3.2.9 月銷量（商品-商品類別_大類）均值和歷史特徵

ts = time.time()
group = matrix.groupby(['date_block_num', 'item_id','cat_type_code']).agg({'item_cnt_month': ['mean']})
group.columns = [ 'date_item_type_avg_item_cnt' ]
group.reset_index(inplace=True)

matrix = pd.merge(matrix, group, on=['date_block_num','item_id','cat_type_code'], how='left')
matrix['date_item_type_avg_item_cnt'] = matrix['date_item_type_avg_item_cnt'].astype(np.float16)
matrix = lag_feature(matrix, [1,2,3,6,12], 'date_item_type_avg_item_cnt')
matrix.drop(['date_item_type_avg_item_cnt'], axis=1, inplace=True)
time.time() - ts

14.34829592704773

3.2.10 月銷量（商店_城市）均值和歷史特徵

統計每一個商店_城市在每月的銷量，這裏的銷量是包括了該月該商店_城市的全部銷量，因此須要求平均。同求歷史信息。

ts = time.time()
group = matrix.groupby(['date_block_num', 'shop_city_code']).agg({'item_cnt_month': ['mean']})
group.columns = ['date_city_avg_item_cnt']
group.reset_index(inplace=True)

matrix = pd.merge(matrix, group, on=['date_block_num',  'shop_city_code'], how='left')
matrix['date_city_avg_item_cnt'] = matrix['date_city_avg_item_cnt'].astype(np.float16)
matrix = lag_feature(matrix, [1,2,3,6,12], 'date_city_avg_item_cnt')
matrix.drop(['date_city_avg_item_cnt'], axis=1, inplace=True)
time.time() - ts

14.687093496322632

3.2.11 月銷量（商品-商店_城市）均值和歷史特徵

統計每一個商品-商店_城市在每月的銷量，這裏的銷量是包括了該月該商品-商店_城市的全部銷量，因此須要求平均。同求歷史信息。

ts = time.time()
group = matrix.groupby(['date_block_num','item_id', 'shop_city_code']).agg({'item_cnt_month': ['mean']})
group.columns = ['date_item_city_avg_item_cnt']
group.reset_index(inplace=True)

matrix = pd.merge(matrix, group, on=['date_block_num', 'item_id', 'shop_city_code'], how='left')
matrix['date_item_city_avg_item_cnt'] = matrix['date_item_city_avg_item_cnt'].astype(np.float16)
matrix = lag_feature(matrix, [1,2,3,6,12], 'date_item_city_avg_item_cnt')
matrix.drop(['date_item_city_avg_item_cnt'], axis=1, inplace=True)
time.time() - ts

14.687093496322632

3.2.12 趨勢特徵，半年來價格的變化

ts = time.time()
group = sales_train.groupby(['item_id']).agg({'item_price': ['mean']})
group.columns = ['item_avg_item_price']
group.reset_index(inplace=True)

matrix = pd.merge(matrix, group, on=['item_id'], how='left')
matrix['item_avg_item_price'] = matrix['item_avg_item_price'].astype(np.float16)
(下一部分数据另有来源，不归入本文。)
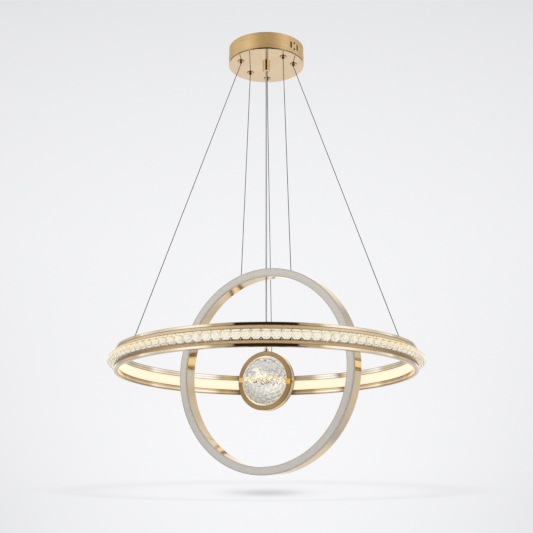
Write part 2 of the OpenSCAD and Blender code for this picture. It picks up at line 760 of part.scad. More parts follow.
// Half of a crystal's side or top view, from foot to table, and the whole of it
function cut_half(half, girdle) = [
  [crystal_foot_r, foot_part * half], [girdle_r, half], [girdle_r + girdle, half],
  [ring_d / 2 - crown_l, crown_part * half], [ring_d / 2, table_part * half]];
function cut_view(half, girdle) =
  let (p = cut_half(half, girdle), n = len(p)) concat(p, [for (i = [n - 1:-1:0]) [p[i][0], -p[i][1]]]);

// A crystal's cut: its outline from the front, its side view and its top view
module crystal() {
  w = crystal_w / 2;
  h = crystal_h / 2;
  c = crystal_cut;
  intersection() {
    translate([crystal_foot_r - 1, 0, 0]) rotate([90, 0, 90])
      linear_extrude(ring_d / 2 - crystal_foot_r + 2) polygon([
        [-w, c - h], [c - w, -h], [w - c, -h], [w, c - h], [w, h - c], [w - c, h], [c - w, h], [-w, h - c]]);
    rotate([90, 0, 0]) linear_extrude(2 * w + 2, center = true) polygon(cut_view(h, girdle_t));
    linear_extrude(2 * h + 2, center = true) polygon(cut_view(w, girdle_t - 0.5));
  }
}

module ring_crystals() {
  color(clear_glass) translate([0, 0, -ring_drop])
    for (i = [0:crystal_count - 1]) rotate([0, 0, i * 360 / crystal_count - 90]) crystal();
}

// A ring's light strip: its board round Z and its chips, which stand outwards or inwards
module ring_strip(board_r, chip_r) {
  color(board_white) translate([0, 0, -ring_drop]) {
    rotate_extrude($fn = 360) translate([board_r, -strip_w / 2]) square([board_t, strip_w]);
    for (i = [0:ring_chips - 1]) rotate([0, 0, i * 360 / ring_chips])
      translate([chip_r, -chip_l / 2, -chip_l / 4]) cube([board_t / 2 + chip_t, chip_l, chip_l / 2]);
  }
}

module ring_outer_lights() {
  ring_strip(outer_board_r, outer_board_r + board_t / 2);
}

module ring_inner_lights() {
  ring_strip(inner_board_r, inner_board_r - chip_t);
}

module ring_diffuser() {
  color(warm_white) translate([0, 0, -ring_drop]) rotate_extrude($fn = 360)
    translate([diffuser_r, -ring_diffuser_h / 2]) square([ring_diffuser_t, ring_diffuser_h]);
}

// An anchor standing on the origin: stud below and ferrule above
module anchor_solid(stud_l) {
  rotate_extrude($fn = 48) polygon([
    [0, -stud_l], [anchor_stud_r, -stud_l], [anchor_stud_r, 0], [ferrule_r, 0],
    [ferrule_r, ferrule_h - ferrule_chamfer], [ferrule_r - ferrule_chamfer, ferrule_h], [0, ferrule_h]]);
}

// Hole for the end of a wire in its anchor's ferrule
module wire_socket(i) {
  out = unit(wire_bends[i] - wire_ends[i]);
  rod(wire_ends[i] - tight_gap * out, wire_ends[i] + wire_socket_l * out, wire_d / 2 + running_gap);
}

module ring_anchors() {
  color(polished_gold) for (i = [0:2]) difference() {
    translate(ring_anchor(i, 0)) anchor_solid(ring_stud_l);
    wire_socket(i);
  }
}

module hoop_holes() {
  for (i = [3, 4]) {
    side = i == 3 ? -1 : 1;
    rod(hoop_anchor(side, -hoop_stud_l - 1), hoop_anchor(side, 2), anchor_stud_r + running_gap);
  }
  translate([0, 0, -hoop_drop + hoop_in_r - 4]) cylinder(r = bushing_r + hole_gap, h = hoop_t + 8, $fn = 48);
  rod(screw_axis(hoop_in_r - 6), screw_axis(hoop_in_r + hoop_wall + 2), small_screw_r + hole_gap);
}

module hoop_frame() {
  color(polished_gold) difference() {
    at_hoop() rotate_extrude($fn = 360) polygon([
      [hoop_in_r, hoop_back], [hoop_r, hoop_back], [hoop_r, front_base], [hoop_r - hoop_wall, front_base],
      [hoop_r - hoop_wall, hoop_back + hoop_wall], [hoop_in_r + hoop_wall, hoop_back + hoop_wall],
      [hoop_in_r + hoop_wall, front_base], [hoop_in_r, front_base]]);
    hoop_holes();
  }
}

// The frosted front: a crowned ring that closes the channel, with a spigot between its walls
module hoop_front() {
  half = hoop_t / 2;
  crown_r = (pow(half, 2) + pow(front_crown, 2)) / (2 * front_crown);
  crown_a = asin(half / crown_r);
  from = hoop_in_r + hoop_wall + hole_gap;
  to = hoop_r - hoop_wall - hole_gap;
  color(frosted) at_hoop() rotate_extrude($fn = 360) polygon(concat(
    [[hoop_in_r, front_base], [from, front_base], [from, front_base - front_spigot],
     [to, front_base - front_spigot], [to, front_base], [hoop_r, front_base]],
    arc_points([hoop_mid_r, hoop_w / 2 - crown_r], crown_r, 90 - crown_a, 90 + crown_a, 8)));
}

module hoop_lights() {
  base = hoop_back + hoop_wall;
  color(board_white) at_hoop() {
    translate([0, 0, base]) difference() {
      cylinder(r = hoop_mid_r + strip_w / 2, h = board_t, $fn = 180);
      translate([0, 0, -1]) cylinder(r = hoop_mid_r - strip_w / 2, h = board_t + 2, $fn = 180);
    }
    for (i = [0:hoop_chips - 1]) rotate([0, 0, (i + 0.5) * 360 / hoop_chips])
      translate([hoop_mid_r - chip_l / 4, -chip_l / 2, base + board_t / 2])
        cube([chip_l / 2, chip_l, board_t / 2 + chip_t]);
  }
}

module hoop_anchors() {
  color(polished_gold) for (i = [3, 4]) {
    side = i == 3 ? -1 : 1;
    difference() {
      along(hoop_anchor(side, tight_gap), hoop_anchor(side, 10)) anchor_solid(hoop_stud_l);
      wire_socket(i);
    }
  }
}

module hoop_bushing() {
  bore = cable_d / 2 + hole_gap;
  top = bushing_high - bushing_low + bushing_nut_t;
  color(polished_gold) translate([0, 0, bushing_low]) rotate_extrude() polygon([
    [bore, 0], [bushing_flange_r - 0.4, 0], [bushing_flange_r, 0.4],
    [bushing_flange_r, bushing_flange_t], [bushing_r, bushing_flange_t], [bushing_r, top], [bore, top]]);
}

module hoop_bushing_nut() {
  color(steel) translate([0, 0, bushing_high])
    hex_nut(2 * bushing_nut_r, bushing_nut_t, bushing_r + hole_gap);
}

module hoop_screw() {
  color(polished_gold) along(screw_axis(hoop_in_r - seat_gap), screw_axis(hoop_r)) {
    cylinder(r = small_screw_r, h = 4, $fn = 48);
    translate([0, 0, -hoop_head_t]) cylinder(r = hoop_head_r, h = hoop_head_t, $fn = 48);
  }
}

module ball_stem() {
  neck_l = boss_rise + boss_depth + stem_nut_t + 0.2;
  cable_r = cable_d / 2 + running_gap;
  color(polished_gold) translate([0, 0, stem_shoulder_z]) rotate_extrude() polygon([
    [stem_lead_r, -neck_l], [stem_neck_d / 2, -neck_l], [stem_neck_d / 2, 0], [stem_d / 2, 0],
    [stem_d / 2, stem_h - stem_chamfer], [stem_d / 2 - stem_chamfer, stem_h], [cable_r, stem_h],
    [cable_r, stem_h - cable_socket], [stem_lead_r, stem_h - cable_socket]]);
}

module ball_stem_nut() {
  color(steel) translate([0, 0, stem_shoulder_z - boss_rise - boss_depth - 0.2 - stem_nut_t])
    hex_nut(2 * stem_nut_r, stem_nut_t, stem_neck_d / 2 + running_gap / 5);
}

// The line of the two clips along X, the right one a little lower
module at_clips() {
  rotate([0, clip_turn, 0]) children();
}

module clip_space(h, w) {
  at_clips() for (side = [-1, 1]) translate([side * (holder_in_r + clip_out_x) / 2, 0, 0])
    cube([clip_out_x - holder_in_r + 6, w, h], center = true);
}

// The holder: a channel rolled into a ring, open inwards, with a boss for the stem
module ball_holder() {
  w = holder_w / 2;
  edge = 0.6;
  color(bronze_gold) at_ball() difference() {
    union() {
      rotate([90, 0, 0]) rotate_extrude($fn = 180) polygon([
        [holder_in_r, -w], [holder_r - edge, -w], [holder_r, -w + edge], [holder_r, w - edge],
        [holder_r - edge, w],
        [holder_in_r, w], [holder_in_r, w - holder_wall], [holder_floor_r, w - holder_wall],
        [holder_floor_r, -w + holder_wall], [holder_in_r, -w + holder_wall]]);
      translate([0, 0, holder_r - boss_depth]) cylinder(r = boss_r, h = boss_depth + boss_rise);
    }
    translate([0, 0, holder_r - 10]) cylinder(r = stem_neck_d / 2 + running_gap, h = 20);
    at_clips() rotate([0, 90, 0])
      cylinder(r = clip_neck_r + hole_gap, h = 2 * holder_r + 10, center = true, $fn = 48);
    intersection() {
      clip_space(clip_h + 2 * hole_gap, holder_w + 2);
      rotate([90, 0, 0]) cylinder(r = holder_floor_r, h = holder_w + 4, center = true, $fn = 180);
    }
  }
}

module ball_lights() {
  from = 90 + strip_gap_angle;
  step = (360 - 2 * strip_gap_angle) / ball_chips;
  strip_r = holder_floor_r - seat_gap - board_t;
  chip = [board_t / 2 + chip_t, chip_l, chip_l / 2];
  color(board_white) at_ball() rotate([90, 0, 0]) difference() {
    union() {
      rotate_extrude($fn = 180) translate([strip_r, -strip_w / 2]) square([board_t, strip_w]);
      for (i = [0:ball_chips - 1]) rotate([0, 0, from + (i + 0.5) * step])
        translate([strip_r - chip_t, -chip_l / 2, -chip_l / 4]) cube(chip);
    }
    translate([-boss_r - 6, 0, -holder_w]) cube([2 * boss_r + 12, holder_r, 2 * holder_w]);
    rotate([-90, 0, 0]) clip_space(clip_h + 2, holder_w);
  }
}

module ball_diffuser() {
  w = holder_w - 2 * holder_wall;
  color(warm_white) at_ball() difference() {
    rotate([90, 0, 0]) rotate_extrude($fn = 180)
      translate([holder_in_r, -w / 2]) square([ball_diffuser_t, w]);
    clip_space(clip_h + 2 * hole_gap, holder_w);
  }
}

// Each clip grips the ball from the side, with a neck through the holder to a round head outside
module ball_clips() {
  w = holder_w + 2 * clip_proud;
  head_x = holder_r + tight_gap;
  color(polished_gold) at_ball() at_clips() for (side = [0, 180]) rotate([0, side, 0]) {
    difference() {
      translate([(clip_in_x + clip_out_x) / 2, 0, 0])
        cube([clip_out_x - clip_in_x, w, clip_h], center = true);
      sphere(r = ball_r + clip_gap, $fn = 180);
    }
    rotate([0, 90, 0]) rotate_extrude($fn = 48) polygon([
      [0, clip_out_x - 1], [clip_neck_r, clip_out_x - 1], [clip_neck_r, head_x], [clip_head_d / 2, head_x],
      [clip_head_d / 2, head_x + clip_head_t / 2], [clip_head_d / 2 - clip_head_t / 2, head_x + clip_head_t],
      [0, head_x + clip_head_t]]);
  }
}

module crystal_ball() {
  color(clear_glass) at_ball() sphere(r = ball_r, $fn = 180);
}

mounting_bracket();
canopy_band();
canopy_plate();
side_screws();
led_driver();
driver_screws();
terminal_block();
terminal_screws();
mains_leads();
output_leads();
gripper_body(0);  // gripper_body_1
gripper_body(1);  // gripper_body_2
gripper_body(2);  // gripper_body_3
gripper_body(3);  // gripper_body_4
gripper_body(4);  // gripper_body_5
gripper_plunger(0);  // gripper_plunger_1
gripper_plunger(1);  // gripper_plunger_2
gripper_plunger(2);  // gripper_plunger_3
gripper_plunger(3);  // gripper_plunger_4
gripper_plunger(4);  // gripper_plunger_5
gripper_spring(0);  // gripper_spring_1
gripper_spring(1);  // gripper_spring_2
gripper_spring(2);  // gripper_spring_3
gripper_spring(3);  // gripper_spring_4
gripper_spring(4);  // gripper_spring_5
gripper_nuts();
cord_grip();
cord_grip_nut();
cord_grip_screw();
power_cable();
hanging_wire(0);  // ring_wire_1
hanging_wire(1);  // ring_wire_2
hanging_wire(2);  // ring_wire_3
hanging_wire(3);  // hoop_wire_1
hanging_wire(4);  // hoop_wire_2
ring_frame();
ring_bezel(1);  // ring_bezel_top
ring_bezel(-1);  // ring_bezel_bottom
ring_crystals();
ring_outer_lights();
ring_inner_lights();
ring_diffuser();
ring_anchors();
hoop_frame();
hoop_front();
hoop_lights();
hoop_anchors();
hoop_bushing();
hoop_bushing_nut();
hoop_screw();
ball_stem();
ball_stem_nut();
ball_holder();
ball_lights();
ball_diffuser();
ball_clips();
crystal_ball();
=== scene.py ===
# %% [markdown]
# # A ring pendant light, dressed for a product photograph
#
# The lamp hangs from a small gold canopy on five steel wires and one cable. A level ring carries a
# row of cut crystals outside and a warm light inside. A gold hoop with a frosted front stands upright
# through it, and a ball of hammered glass hangs in the middle in a bronze holder. The shapes come
# from a CAD model that is loaded as a fixed frame. This script gives every surface its finish, swaps
# the glass, the crystals, the springs and the wires for finer pieces, and builds the studio round them.

import math

import bpy
import numpy as np
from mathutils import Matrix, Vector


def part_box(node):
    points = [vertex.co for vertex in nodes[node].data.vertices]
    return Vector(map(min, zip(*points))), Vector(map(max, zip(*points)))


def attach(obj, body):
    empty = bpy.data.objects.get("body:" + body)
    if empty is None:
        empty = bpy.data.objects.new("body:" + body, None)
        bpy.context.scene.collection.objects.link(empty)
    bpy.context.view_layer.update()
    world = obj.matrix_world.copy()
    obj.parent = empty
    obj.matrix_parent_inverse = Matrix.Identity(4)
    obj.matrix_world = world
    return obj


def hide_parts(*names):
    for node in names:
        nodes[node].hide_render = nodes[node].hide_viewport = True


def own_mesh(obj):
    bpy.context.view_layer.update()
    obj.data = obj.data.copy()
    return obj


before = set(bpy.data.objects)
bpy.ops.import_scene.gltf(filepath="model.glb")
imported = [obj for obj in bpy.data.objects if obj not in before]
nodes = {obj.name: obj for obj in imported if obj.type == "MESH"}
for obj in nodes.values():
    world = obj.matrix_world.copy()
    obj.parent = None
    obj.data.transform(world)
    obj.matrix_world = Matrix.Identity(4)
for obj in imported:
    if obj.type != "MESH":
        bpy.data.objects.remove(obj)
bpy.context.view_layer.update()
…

group = sales_train.groupby(['date_block_num','item_id']).agg({'item_price': ['mean']})
group.columns = ['date_item_avg_item_price']
group.reset_index(inplace=True)

matrix = pd.merge(matrix, group, on=['date_block_num','item_id'], how='left')
matrix['date_item_avg_item_price'] = matrix['date_item_avg_item_price'].astype(np.float16)

lags = [1,2,3,4,5,6,12]
matrix = lag_feature(matrix, lags, 'date_item_avg_item_price')

for i in lags:
    matrix['delta_price_lag_'+str(i)] = \
        (matrix['date_item_avg_item_price_lag_'+str(i)] - matrix['item_avg_item_price']) / matrix['item_avg_item_price']

def select_trend(row):
    for i in lags:
        if row['delta_price_lag_'+str(i)]:
            return row['delta_price_lag_'+str(i)]
    return 0
    
matrix['delta_price_lag'] = matrix.apply(select_trend, axis=1)
matrix['delta_price_lag'] = matrix['delta_price_lag'].astype(np.float16)
matrix['delta_price_lag'].fillna(0, inplace=True)
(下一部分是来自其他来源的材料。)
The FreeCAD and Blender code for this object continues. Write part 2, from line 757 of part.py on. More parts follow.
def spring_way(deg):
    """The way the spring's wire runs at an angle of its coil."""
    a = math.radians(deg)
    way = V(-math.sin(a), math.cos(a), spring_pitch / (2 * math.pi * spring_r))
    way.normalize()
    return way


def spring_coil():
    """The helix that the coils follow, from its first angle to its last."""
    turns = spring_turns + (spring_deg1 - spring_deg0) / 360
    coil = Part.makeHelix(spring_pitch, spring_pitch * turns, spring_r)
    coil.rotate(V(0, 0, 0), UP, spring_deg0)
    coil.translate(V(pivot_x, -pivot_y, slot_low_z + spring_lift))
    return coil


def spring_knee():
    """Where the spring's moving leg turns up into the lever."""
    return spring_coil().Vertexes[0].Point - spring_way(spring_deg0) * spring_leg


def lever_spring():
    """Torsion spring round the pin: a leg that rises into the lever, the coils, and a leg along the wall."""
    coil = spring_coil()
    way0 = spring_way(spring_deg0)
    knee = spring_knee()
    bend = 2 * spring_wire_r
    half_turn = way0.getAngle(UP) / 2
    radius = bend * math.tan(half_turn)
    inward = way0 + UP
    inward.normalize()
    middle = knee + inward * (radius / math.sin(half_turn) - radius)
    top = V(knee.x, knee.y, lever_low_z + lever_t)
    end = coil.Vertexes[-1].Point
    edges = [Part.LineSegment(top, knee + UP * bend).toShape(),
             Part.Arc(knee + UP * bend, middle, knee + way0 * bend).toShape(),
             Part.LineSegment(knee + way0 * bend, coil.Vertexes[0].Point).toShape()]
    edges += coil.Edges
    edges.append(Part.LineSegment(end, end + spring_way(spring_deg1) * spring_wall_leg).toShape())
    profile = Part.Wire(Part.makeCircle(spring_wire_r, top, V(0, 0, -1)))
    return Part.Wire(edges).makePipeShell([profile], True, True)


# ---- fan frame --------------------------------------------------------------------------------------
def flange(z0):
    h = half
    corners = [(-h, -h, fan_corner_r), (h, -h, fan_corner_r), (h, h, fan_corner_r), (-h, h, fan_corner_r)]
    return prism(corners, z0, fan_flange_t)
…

# https://stackoverflow.com/questions/31828240/first-non-null-value-per-row-from-a-list-of-pandas-columns/31828559
# matrix['price_trend'] = matrix[['delta_price_lag_1','delta_price_lag_2','delta_price_lag_3']].bfill(axis=1).iloc[:, 0]
# Invalid dtype for backfill_2d [float16]

fetures_to_drop = ['item_avg_item_price', 'date_item_avg_item_price']
for i in lags:
    fetures_to_drop += ['date_item_avg_item_price_lag_'+str(i)]
    fetures_to_drop += ['delta_price_lag_'+str(i)]
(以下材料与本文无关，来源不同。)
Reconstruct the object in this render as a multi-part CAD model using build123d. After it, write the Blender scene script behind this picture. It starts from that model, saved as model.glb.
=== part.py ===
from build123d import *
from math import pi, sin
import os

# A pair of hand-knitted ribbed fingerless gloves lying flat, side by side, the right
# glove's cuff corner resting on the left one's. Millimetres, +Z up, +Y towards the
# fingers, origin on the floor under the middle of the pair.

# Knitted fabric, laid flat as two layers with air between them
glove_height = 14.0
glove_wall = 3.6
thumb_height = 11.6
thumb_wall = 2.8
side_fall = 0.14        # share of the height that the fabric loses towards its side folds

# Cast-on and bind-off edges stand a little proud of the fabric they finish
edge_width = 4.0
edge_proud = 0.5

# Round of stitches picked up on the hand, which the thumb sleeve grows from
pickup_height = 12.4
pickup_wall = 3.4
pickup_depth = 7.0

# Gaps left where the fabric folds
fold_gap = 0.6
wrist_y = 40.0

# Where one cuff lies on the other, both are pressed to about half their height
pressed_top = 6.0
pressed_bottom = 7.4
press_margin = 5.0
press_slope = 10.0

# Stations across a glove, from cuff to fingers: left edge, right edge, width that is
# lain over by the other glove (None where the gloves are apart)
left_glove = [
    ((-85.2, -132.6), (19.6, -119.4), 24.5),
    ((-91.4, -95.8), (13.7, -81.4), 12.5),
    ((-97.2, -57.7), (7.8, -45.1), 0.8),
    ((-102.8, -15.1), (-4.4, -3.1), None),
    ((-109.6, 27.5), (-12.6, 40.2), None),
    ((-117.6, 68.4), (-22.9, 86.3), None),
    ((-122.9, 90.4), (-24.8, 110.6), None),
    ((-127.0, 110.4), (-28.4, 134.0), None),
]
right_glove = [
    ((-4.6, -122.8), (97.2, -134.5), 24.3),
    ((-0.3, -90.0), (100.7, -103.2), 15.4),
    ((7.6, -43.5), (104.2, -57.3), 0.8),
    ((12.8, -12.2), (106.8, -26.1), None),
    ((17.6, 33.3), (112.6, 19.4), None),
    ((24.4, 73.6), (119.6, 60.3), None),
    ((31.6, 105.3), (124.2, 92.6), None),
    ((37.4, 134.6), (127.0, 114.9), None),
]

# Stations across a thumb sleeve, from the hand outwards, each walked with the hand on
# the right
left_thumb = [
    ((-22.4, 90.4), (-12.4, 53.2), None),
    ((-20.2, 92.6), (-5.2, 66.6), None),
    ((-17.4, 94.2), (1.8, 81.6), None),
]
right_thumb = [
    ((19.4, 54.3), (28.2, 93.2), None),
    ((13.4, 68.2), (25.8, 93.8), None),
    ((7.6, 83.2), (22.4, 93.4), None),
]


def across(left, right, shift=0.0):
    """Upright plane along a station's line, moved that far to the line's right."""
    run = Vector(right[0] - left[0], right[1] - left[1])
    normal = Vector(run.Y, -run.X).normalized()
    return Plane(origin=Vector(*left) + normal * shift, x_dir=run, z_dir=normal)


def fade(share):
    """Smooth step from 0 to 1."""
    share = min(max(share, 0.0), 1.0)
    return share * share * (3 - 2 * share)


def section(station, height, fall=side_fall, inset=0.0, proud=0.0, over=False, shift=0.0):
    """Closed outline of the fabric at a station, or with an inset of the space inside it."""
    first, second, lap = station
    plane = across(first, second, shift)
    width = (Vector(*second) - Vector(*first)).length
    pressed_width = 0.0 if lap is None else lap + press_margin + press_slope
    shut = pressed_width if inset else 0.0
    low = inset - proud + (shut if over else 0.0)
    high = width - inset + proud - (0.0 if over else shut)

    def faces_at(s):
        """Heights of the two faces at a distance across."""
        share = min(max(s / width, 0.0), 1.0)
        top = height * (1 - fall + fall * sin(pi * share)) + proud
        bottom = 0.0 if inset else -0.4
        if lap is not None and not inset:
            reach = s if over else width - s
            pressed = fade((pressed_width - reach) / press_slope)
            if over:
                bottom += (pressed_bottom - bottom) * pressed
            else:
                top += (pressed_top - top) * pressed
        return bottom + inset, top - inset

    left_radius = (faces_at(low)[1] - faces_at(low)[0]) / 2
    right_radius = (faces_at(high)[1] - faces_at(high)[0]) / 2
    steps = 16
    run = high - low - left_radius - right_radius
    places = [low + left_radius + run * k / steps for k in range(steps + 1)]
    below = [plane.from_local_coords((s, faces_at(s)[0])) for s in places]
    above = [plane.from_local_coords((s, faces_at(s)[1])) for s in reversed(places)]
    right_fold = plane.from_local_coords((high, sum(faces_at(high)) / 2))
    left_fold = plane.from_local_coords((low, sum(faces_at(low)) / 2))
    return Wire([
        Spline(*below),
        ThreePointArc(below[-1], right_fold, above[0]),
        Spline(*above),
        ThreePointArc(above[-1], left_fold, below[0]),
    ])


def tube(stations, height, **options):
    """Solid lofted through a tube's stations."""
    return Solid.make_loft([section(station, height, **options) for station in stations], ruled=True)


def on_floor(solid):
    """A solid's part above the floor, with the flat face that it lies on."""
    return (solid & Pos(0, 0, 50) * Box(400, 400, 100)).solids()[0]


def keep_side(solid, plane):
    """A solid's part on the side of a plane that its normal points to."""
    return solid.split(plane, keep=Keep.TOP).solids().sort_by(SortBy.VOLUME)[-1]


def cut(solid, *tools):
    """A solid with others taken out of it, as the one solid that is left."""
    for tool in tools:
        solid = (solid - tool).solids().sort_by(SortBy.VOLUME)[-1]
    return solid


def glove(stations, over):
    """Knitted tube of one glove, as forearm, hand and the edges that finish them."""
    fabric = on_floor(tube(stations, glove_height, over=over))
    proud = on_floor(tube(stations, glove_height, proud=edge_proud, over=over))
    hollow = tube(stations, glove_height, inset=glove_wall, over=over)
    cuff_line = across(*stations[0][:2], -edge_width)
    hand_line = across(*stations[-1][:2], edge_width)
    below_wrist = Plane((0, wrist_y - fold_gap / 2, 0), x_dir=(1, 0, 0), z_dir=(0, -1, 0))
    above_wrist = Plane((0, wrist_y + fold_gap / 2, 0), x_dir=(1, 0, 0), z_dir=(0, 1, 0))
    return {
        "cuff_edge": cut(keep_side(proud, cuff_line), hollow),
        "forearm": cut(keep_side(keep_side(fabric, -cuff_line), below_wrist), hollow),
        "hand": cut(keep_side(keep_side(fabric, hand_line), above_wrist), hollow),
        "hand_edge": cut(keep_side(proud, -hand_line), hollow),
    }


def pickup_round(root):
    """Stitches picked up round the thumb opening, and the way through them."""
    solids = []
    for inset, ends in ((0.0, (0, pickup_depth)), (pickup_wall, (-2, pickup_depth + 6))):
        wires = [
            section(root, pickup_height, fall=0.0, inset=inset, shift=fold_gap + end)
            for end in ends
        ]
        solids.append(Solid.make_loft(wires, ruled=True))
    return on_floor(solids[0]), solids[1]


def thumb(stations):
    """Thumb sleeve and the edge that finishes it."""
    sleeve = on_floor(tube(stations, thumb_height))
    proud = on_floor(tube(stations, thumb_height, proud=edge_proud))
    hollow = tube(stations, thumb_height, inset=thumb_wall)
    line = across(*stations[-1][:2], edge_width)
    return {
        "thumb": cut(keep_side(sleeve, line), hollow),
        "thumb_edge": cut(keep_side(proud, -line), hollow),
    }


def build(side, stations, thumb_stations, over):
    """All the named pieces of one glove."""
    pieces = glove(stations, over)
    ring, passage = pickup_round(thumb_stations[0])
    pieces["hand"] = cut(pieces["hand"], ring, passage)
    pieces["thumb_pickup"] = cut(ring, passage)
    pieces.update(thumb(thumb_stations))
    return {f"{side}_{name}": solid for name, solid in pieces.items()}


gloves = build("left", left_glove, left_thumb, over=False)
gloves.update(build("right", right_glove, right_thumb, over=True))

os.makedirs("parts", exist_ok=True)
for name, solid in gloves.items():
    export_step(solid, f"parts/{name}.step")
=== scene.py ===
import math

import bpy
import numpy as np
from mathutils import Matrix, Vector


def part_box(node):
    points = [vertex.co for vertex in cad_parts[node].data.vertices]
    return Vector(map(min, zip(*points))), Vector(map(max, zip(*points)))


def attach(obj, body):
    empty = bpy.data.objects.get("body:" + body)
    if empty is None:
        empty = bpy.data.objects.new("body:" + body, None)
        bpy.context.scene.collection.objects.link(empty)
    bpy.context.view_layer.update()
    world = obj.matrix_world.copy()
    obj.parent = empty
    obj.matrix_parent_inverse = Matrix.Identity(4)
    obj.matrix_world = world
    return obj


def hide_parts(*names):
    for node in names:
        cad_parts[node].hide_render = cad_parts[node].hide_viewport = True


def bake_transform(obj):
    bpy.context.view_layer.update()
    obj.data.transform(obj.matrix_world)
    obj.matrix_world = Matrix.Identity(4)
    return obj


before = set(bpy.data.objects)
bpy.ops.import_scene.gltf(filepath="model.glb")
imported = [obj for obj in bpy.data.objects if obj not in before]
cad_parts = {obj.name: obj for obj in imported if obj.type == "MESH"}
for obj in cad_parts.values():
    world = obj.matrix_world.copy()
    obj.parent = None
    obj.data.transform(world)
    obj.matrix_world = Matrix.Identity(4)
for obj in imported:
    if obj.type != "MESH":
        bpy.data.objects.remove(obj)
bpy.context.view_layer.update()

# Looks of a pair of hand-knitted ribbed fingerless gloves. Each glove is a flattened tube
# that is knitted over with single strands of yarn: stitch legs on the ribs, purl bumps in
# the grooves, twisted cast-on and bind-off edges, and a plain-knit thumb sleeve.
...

matrix.drop(fetures_to_drop, axis=1, inplace=True)

time.time() - ts

601.2605240345001

3.2.13 每月天數¶

matrix['month'] = matrix['date_block_num'] % 12
days = pd.Series([31,28,31,30,31,30,31,31,30,31,30,31])
matrix['days'] = matrix['month'].map(days).astype(np.int8)

3.2.14 開始和結束的銷量

Months since the last sale for each shop/item pair and for item only. I use programing approach.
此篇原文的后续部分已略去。